According to the website, the image was taken from a Gabriel Veyre movie that was produced in French Indochina between 1899 and 1900, in the French province of Annam (now Vietnam). On January 20, 1901, the motion picture was shown in Lyon, France, with the title “Indo-Chinese: Annamese youngsters collecting money in front of the ladies pagoda.”

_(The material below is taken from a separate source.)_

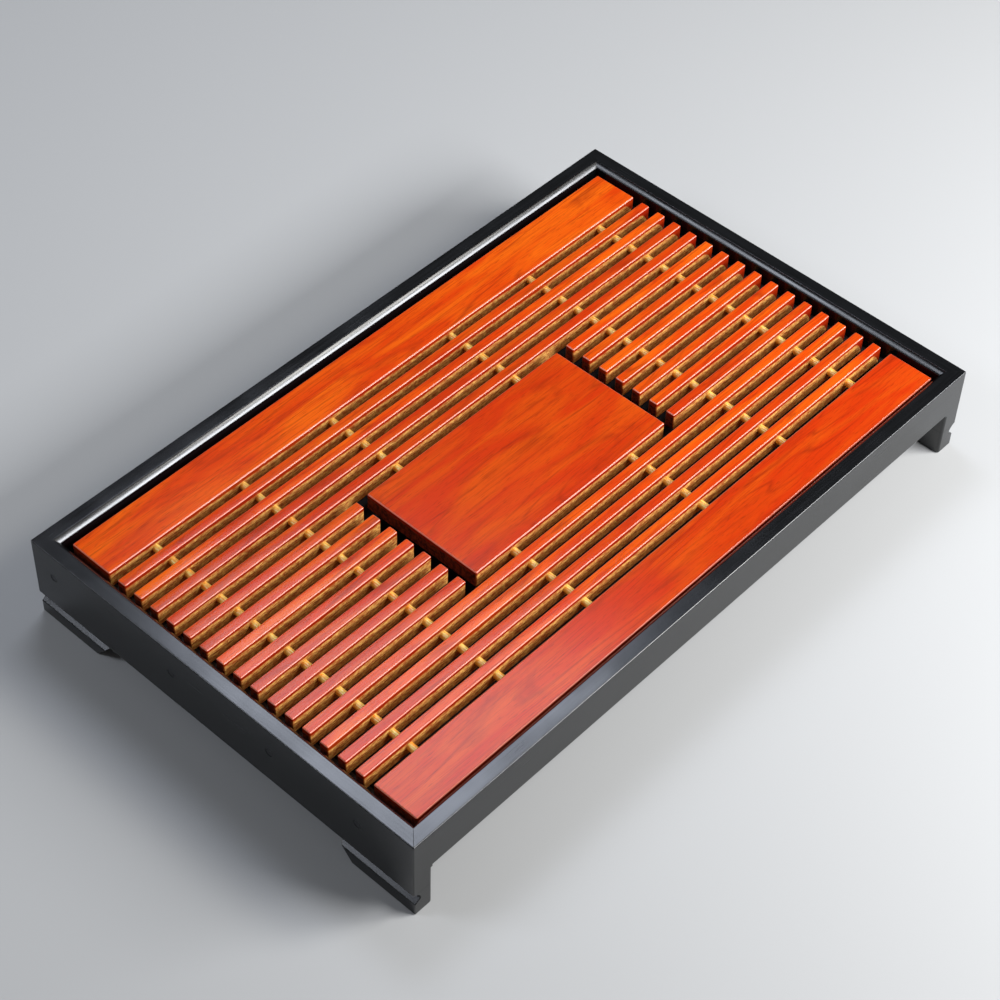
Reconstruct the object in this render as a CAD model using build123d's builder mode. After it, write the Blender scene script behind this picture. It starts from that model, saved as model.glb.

The website has further stated that the women in the movie are Madame Paul Doumer and her daughter. Madame Paul Doumer is the wife of Joseph Athanase Paul Doumer, who served as the Governor-General of French Indochina from 1897 to 1902. Gabriel Veyre, a French filmmaker, traversed the French colonies in Vietnam between 1899 and 1900. He produced about 39 images and motion movies for the French government to display at the 1900 Exposition Universelle in Paris. This occurred 26 years before the birth of Queen Elizabeth II.

When we looked for the movie on YouTube, we found a higher-quality version that had been posted to a channel dedicated to Lumière’s filmography. “Lumière: Annamese children collecting pennies in front of the Ladies’ Pagoda (1900),” was the title of the video.

The video makes it abundantly evident that neither of the women in it resembled Queen Elizabeth II who passed away recently. In addition, we can make out Chinese writing on the structure behind the woman. Given that the structure is a pagoda or a centre of worship for the Buddhist religion, it makes reasonable that the writing found by Google Lens was about Buddha.

Thus, it is evident from the above information that the video is being shared with false claims.